Venture further out from the centre, however, and you'll find more than one area worth making a special trip for, where you can spend the entire day in nature and feel that you've truly left industrial Łódź completely. First and foremost is the area west of the centre known as 'Zdrowie' (meaning Health) - essentially a large park the size of a city district. Officially named 'Park im. Marszałka Józefa Piłsudskiego' after the interwar leader of Poland, locals visit Zdrowie at all times of the year to kick back, relax, and take leisurely strolls or bike rides with their families. In addition to playgrounds, a skate park, pump track and rope park, there are some fine attractions with paid entry here - namely the Zoo, which will soon be home to the dazzling new 'Orientarium,' as well as the Botanic Gardens and Aquapark.

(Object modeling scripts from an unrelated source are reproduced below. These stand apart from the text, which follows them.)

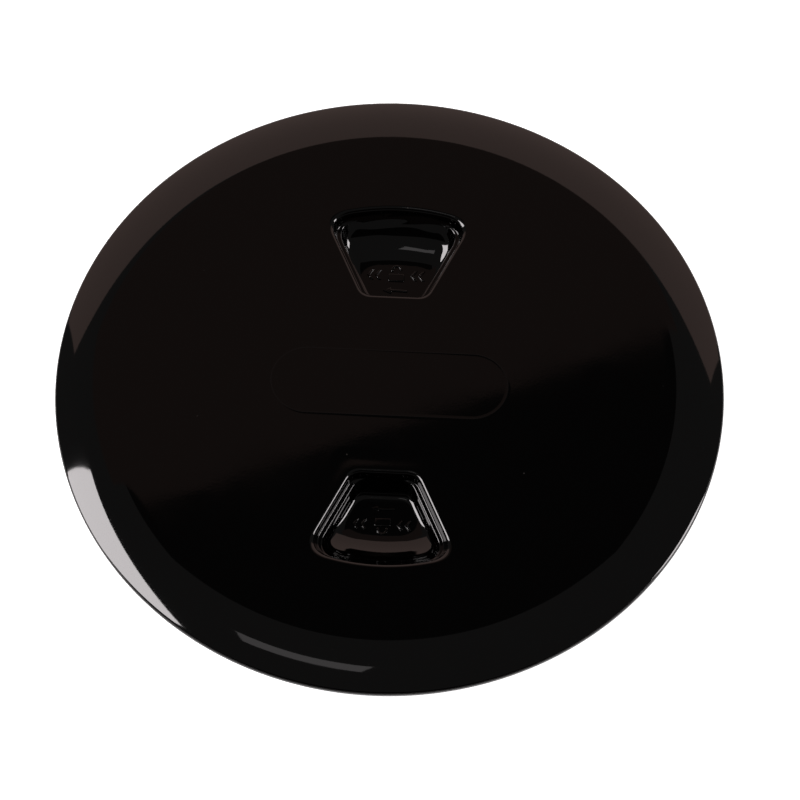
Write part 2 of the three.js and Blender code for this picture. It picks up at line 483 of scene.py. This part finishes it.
def well_ring(grow, height, floor=WELL_FLOOR):
    """The outline carried down to a height."""
    share = clamp((LID_TOP - height) / (LID_TOP - floor))
    depth = WELL_DEPTH * share
    side = grow - come_in(SIDE_PROFILE, depth)
    inner = grow - WELL_INNER_DRAFT * share
    outer = max(grow, 0) - come_in(SCOOP_PROFILE, depth)
    made = []
    for x, y in well_outline(side, inner, outer):
        along = (y - WELL_INNER) / (WELL_OUTER + outer - WELL_INNER)
        made.append((x, y + scoop_ripple(depth, x) * smooth((along - 0.5) / 0.4), height))
    return made


def sunk_rings():
    """The moulding sinks a little round each well, which shows as a bend in its reflections."""
    made = []
    for share in (1.0, 0.96, 0.84, 0.72, 0.6, 0.48, 0.36, 0.24, 0.12, 0.04, 0.0):
        dip = SINK_DEPTH * math.sin(math.pi * share) ** 2
        grow = LIP_RADIUS + 0.1 + SINK_REACH * share
        made.append([(x, y, LID_TOP - dip) for x, y in well_outline(grow, grow, grow)])
    return made


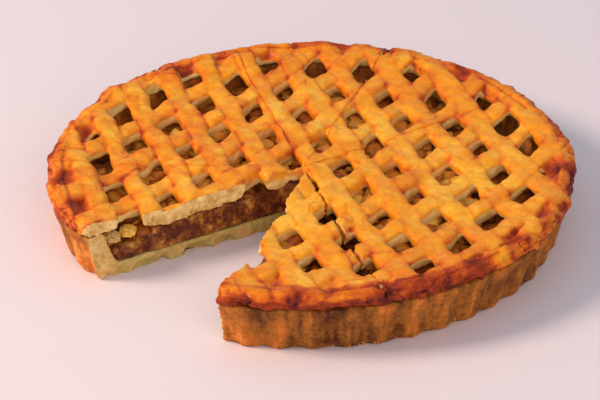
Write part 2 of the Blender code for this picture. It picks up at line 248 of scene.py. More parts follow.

Perhaps huge parks are just too small for you to stretch your legs? Not a problem in Łódź thanks to the northern forest - Las Łagiewnicki. As odd as that sounds, it’s what’s there that matters – this is Europe’s largest urban forest park found within city limits. It's an outdoor enthusiast's dream for a start, but also a perfect day out for families and those seeking some space from the urban frazzle. The forest covers 1,205h and is crisscrossed with trails that are ideal for cyclists and walkers. The southern tip of the forest contains the highlight in the Arturówek Recreational Complex, packed with attractions. The area contains large ponds – one with a public beach where you can go swimming, and a second where you can rent kayaks and pedal boats. Adults have a tennis court and outdoor gym to 'play' in, while kids have several playgrounds, a ropes park and Łódź's only public outdoor water park. Staying longer is no problem with gastronomy points, hotels and a campground available for all.